Andreas W. Daum incorporates his micro-history of John F. Kennedy's eight hours in West Berlin on 26 June 1963 into a broader framework of the interdependence of politics, culture, and public opinion. Kennedy's triumphal ride through West Berlin offers a good example of the interplay between realpolitik and culture. The staging of politics and the mobilization of emotions through symbolic acts played a major role during the Cold War. For this reason, Daum not only evaluates diplomatic documents from twenty-two archives in the United States and Germany, but is also interested in symbols, images, language, and ideas as historical factors (p. 205).

Following a cursory review of Kennedy's policy on Germany and Berlin and of Berlin's role in the evolving Cold War, Daum provides a detailed discussion of the Berlin trips of Lyndon B. Johnson and Robert F. Kennedy in 1961 and 1962, as well as Charles de Gaulle's visit to West Germany in September 1962 (following Konrad Adenauer's visit to France in July 1962), setting the stage for the first trip by a U.S. president to Berlin after 1945.

Daum describes the complex domestic and foreign policy challenges facing the Kennedy administration in the spring and summer of 1963—circumstances that made the president's trip to Europe a risky undertaking. In Italy and Great Britain—the [End Page 124] two countries in addition to West Germany and Ireland that Kennedy and his entourage visited—the domestic situation was also unfavorable. In Italy the Communists had obtained more than 25 percent of the vote in parliamentary elections in late April on a platform that, among other things, opposed the North Atlantic Treaty Organization (NATO) and the presence of U.S. missiles in the country. The British political landscape was dominated in early June by the forced resignation of John Profumo, who had been involved in a sex scandal and lied to Parliament about it, severely damaging the authority of Prime Minister Harold Macmillan.

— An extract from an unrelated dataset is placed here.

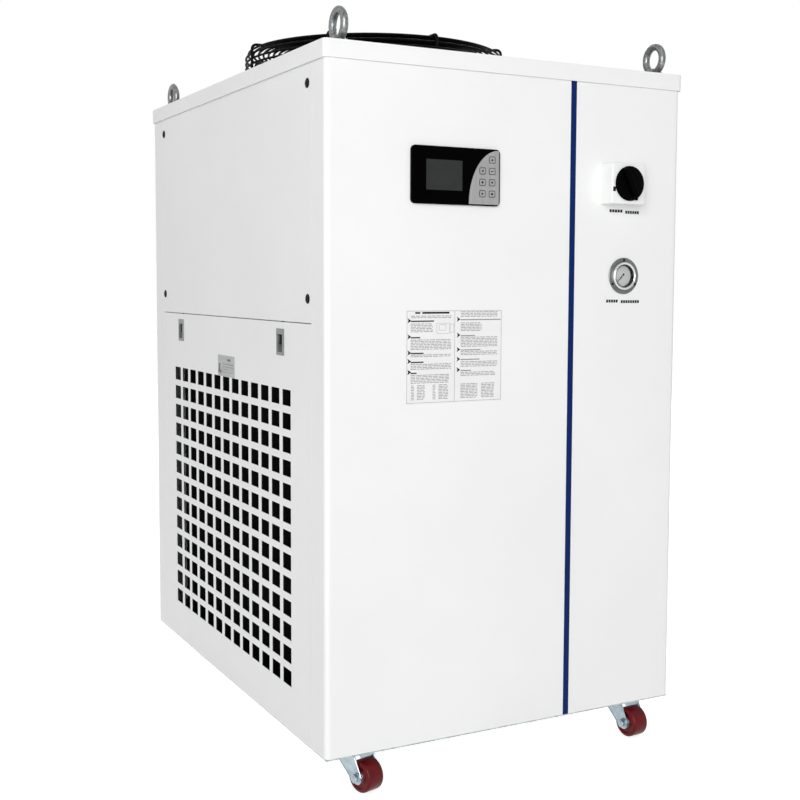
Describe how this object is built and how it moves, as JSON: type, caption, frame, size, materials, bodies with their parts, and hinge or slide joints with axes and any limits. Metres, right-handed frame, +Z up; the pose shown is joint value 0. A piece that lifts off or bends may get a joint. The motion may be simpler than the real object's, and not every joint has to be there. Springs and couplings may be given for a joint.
{
  "type": "recirculating chiller",
  "caption": "Floor-standing air-cooled recirculating chiller: sheet-metal cabinet on castors, with a punched side intake and a guarded fan on top.",
  "frame": {"origin": "on the floor under the middle of the cabinet", "axes": "+Z up, -Y towards the control face, +X to the right of someone facing the controls"},
  "size_m": [0.656, 0.954, 1.2135],
  "materials": {
    "white_paint": "smooth light grey-white powder coat",
    "blue_film": "satin dark blue film",
    "galvanised": "galvanised sheet",
    "black_wire": "gloss black coated wire",
    "black_metal": "black enamel",
    "zinc": "bright zinc plate",
    "wheel_red": "dark red polyurethane",
    "chrome_ring": "bright ring over a grey flange",
    "dial_white": "pale printed dial",
    "needle_black": "matt black",
    "clear_lens": "clear",
    "black_gloss": "gloss black moulding",
    "screen_grey": "dark grey window",
    "silver_foil": "silver membrane",
    "white_plastic": "white moulding",
    "latch_grey": "grey moulding",
    "latch_dark": "dark moulding",
    "finned_aluminium": "dense fins",
    "tank_plastic": "moulded tank",
    "pump_iron": "painted casting",
    "copper": "copper tube",
    "brass": "turned brass",
    "black_plastic": "black moulding"
  },
  "bodies": {
    "cabinet": {"base_pan": "galvanised", "corner_posts": "galvanised", "top_frame": "galvanised", "left_mid_rail": "galvanised", "right_mid_rail": "galvanised", "front_panel": "white_paint", "rear_panel": "white_paint", "left_upper_panel": "white_paint", "left_intake_panel": "white_paint", "right_side_panel": "white_paint", "top_cover": "white_paint", "blue_stripe": "blue_film", "latch_housings": "latch_grey", "controller_housing": "black_gloss", "display_window": "screen_grey", "key_field": "silver_foil", "switch_base": "white_plastic", "gauge_case": "chrome_ring", "gauge_dial": "dial_white", "gauge_lens": "clear_lens", "fan_guard": "black_wire", "fan_stator": "black_metal", "eye_bolts": "zinc", "castor_plates": "zinc", "condenser": "finned_aluminium", "compressor": "black_metal", "water_tank": "tank_plastic", "water_pump": "pump_iron", "electrical_box": "white_paint", "evaporator": "galvanised", "refrigerant_pipes": "copper", "water_pipes": "black_plastic", "water_ports": "brass", "cable_gland": "black_plastic"},
    "fan": {"fan_impeller": "black_metal"},
    "knob": {"switch_knob": "black_gloss"},
    "needle": {"gauge_needle": "needle_black"},
    "rear_latch": {"latch_slider_rear": "latch_dark"},
    "front_latch": {"latch_slider_front": "latch_dark"},
    "key_body_1": {"key_1": "silver_foil"},
    "key_body_2": {"key_2": "silver_foil"},
    "key_body_3": {"key_3": "silver_foil"},
    "key_body_4": {"key_4": "silver_foil"},
    "key_body_5": {"key_5": "silver_foil"},
    "key_body_6": {"key_6": "silver_foil"},
    "key_body_7": {"key_7": "silver_foil"},
    "fork_front_left": {"castor_fork_front_left": "zinc"},
    "wheel_front_left": {"castor_wheel_front_left": "wheel_red"},
    "fork_front_right": {"castor_fork_front_right": "zinc"},
    "wheel_front_right": {"castor_wheel_front_right": "wheel_red"},
    "fork_rear_left": {"castor_fork_rear_left": "zinc"},
    "wheel_rear_left": {"castor_wheel_rear_left": "wheel_red"},
    "fork_rear_right": {"castor_fork_rear_right": "zinc"},
    "wheel_rear_right": {"castor_wheel_rear_right": "wheel_red"}
  },
  "joints": [
    {"name": "fan_spin", "type": "hinge", "parent": "cabinet", "child": "fan", "pos_m": [0, 0.069, 1.12], "axis": [0, 0, 1], "continuous": true},
    {"name": "switch_turn", "type": "hinge", "parent": "cabinet", "child": "knob", "pos_m": [0.197, -0.467, 0.942], "axis": [0, 1, 0], "range_deg": [0, 90]},
    {"name": "needle_sweep", "type": "hinge", "parent": "cabinet", "child": "needle", "pos_m": [0.213, -0.432, 0.793], "axis": [0, 1, 0], "range_deg": [0, 270]},
    {"name": "rear_latch_slide", "type": "slide", "parent": "cabinet", "child": "rear_latch", "axis": [0, 0, -1], "range_m": [0, 0.011]},
    {"name": "front_latch_slide", "type": "slide", "parent": "cabinet", "child": "front_latch", "axis": [0, 0, -1], "range_m": [0, 0.011]},
    {"name": "key_1_press", "type": "slide", "parent": "cabinet", "child": "key_body_1", "axis": [0, 1, 0], "range_m": [0, 0.0008], "stiffness_N_per_m": 300},
    {"name": "key_2_press", "type": "slide", "parent": "cabinet", "child": "key_body_2", "axis": [0, 1, 0], "range_m": [0, 0.0008], "stiffness_N_per_m": 300},
    {"name": "key_3_press", "type": "slide", "parent": "cabinet", "child": "key_body_3", "axis": [0, 1, 0], "range_m": [0, 0.0008], "stiffness_N_per_m": 300},
    {"name": "key_4_press", "type": "slide", "parent": "cabinet", "child": "key_body_4", "axis": [0, 1, 0], "range_m": [0, 0.0008], "stiffness_N_per_m": 300},
    {"name": "key_5_press", "type": "slide", "parent": "cabinet", "child": "key_body_5", "axis": [0, 1, 0], "range_m": [0, 0.0008], "stiffness_N_per_m": 300},
    {"name": "key_6_press", "type": "slide", "parent": "cabinet", "child": "key_body_6", "axis": [0, 1, 0], "range_m": [0, 0.0008], "stiffness_N_per_m": 300},
    {"name": "key_7_press", "type": "slide", "parent": "cabinet", "child": "key_body_7", "axis": [0, 1, 0], "range_m": [0, 0.0008], "stiffness_N_per_m": 300},
    {"name": "swivel_front_left", "type": "hinge", "parent": "cabinet", "child": "fork_front_left", "pos_m": [-0.258, -0.385, 0.0605], "axis": [0, 0, 1], "continuous": true},
    {"name": "roll_front_left", "type": "hinge", "parent": "fork_front_left", "child": "wheel_front_left", "pos_m": [-0.24918, -0.4168, 0.025], "axis": [0.9636, 0.2672, 0], "continuous": true},
    {"name": "swivel_front_right", "type": "hinge", "parent": "cabinet", "child": "fork_front_right", "pos_m": [0.258, -0.385, 0.0605], "axis": [0, 0, 1], "continuous": true},
    {"name": "roll_front_right", "type": "hinge", "parent": "fork_front_right", "child": "wheel_front_right", "pos_m": [0.26059, -0.4179, 0.025], "axis": [0.9969, 0.0785, 0], "continuous": true},
    {"name": "swivel_rear_left", "type": "hinge", "parent": "cabinet", "child": "fork_rear_left", "pos_m": [-0.258, 0.385, 0.0605], "axis": [0, 0, 1], "continuous": true},
    {"name": "roll_rear_left", "type": "hinge", "parent": "fork_rear_left", "child": "wheel_rear_left", "pos_m": [-0.24251, 0.35586, 0.025], "axis": [0.8829, 0.4695, 0], "continuous": true},
    {"name": "swivel_rear_right", "type": "hinge", "parent": "cabinet", "child": "fork_rear_right", "pos_m": [0.258, 0.385, 0.0605], "axis": [0, 0, 1], "continuous": true},
    {"name": "roll_rear_right", "type": "hinge", "parent": "fork_rear_right", "child": "wheel_rear_right", "pos_m": [0.25341, 0.35232, 0.025], "axis": [0.9903, -0.1392, 0], "continuous": true}
  ]
}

Daum sees three main objectives of Kennedy's European trip. First, the president wanted to demonstrate the unity of the transatlantic community in the face of growing obstreperousness on the part of French President Charles de Gaulle (as France was not included in the itinerary). After the French-German Elysée Treaty of January 1963, U.S. officials feared that de Gaulle would seek to undermine American hegemony in Europe. Second, Kennedy was hoping to convince the West European governments to support his détente policy with Moscow and, in particular, his quest for a nuclear test ban treaty. On 10 June, shortly before leaving Washington for Europe, Kennedy had given a "peace speech" proposing to recast U.S. policy toward the Soviet Union. Third, Kennedy was eager to reduce the large and growing U.S. balance-of-payments deficit (p. 71).

Kennedy's visit, as Daum convincingly argues, was choreographed and implemented like a theater play. To make the president's stay in West Berlin a success, U.S. planners concentrated on the "Primat der Sichtbarkeit" (p. 103). They took steps to ensure, in cooperation with the media and television stations, that Kennedy would be widely seen and that reports on his visit would be disseminated around the globe by the mass media. More than 1,500 journalists had registered for the event. Kennedy's visit was one of the early magical moments of live coverage on West German television—in fact, it was the first joint live report ever broadcast by ARD and ZDF, the two main television stations in West Germany. The Columbia Broadcasting System (CBS) network in the United States sent more than 100 special correspondents to West Berlin.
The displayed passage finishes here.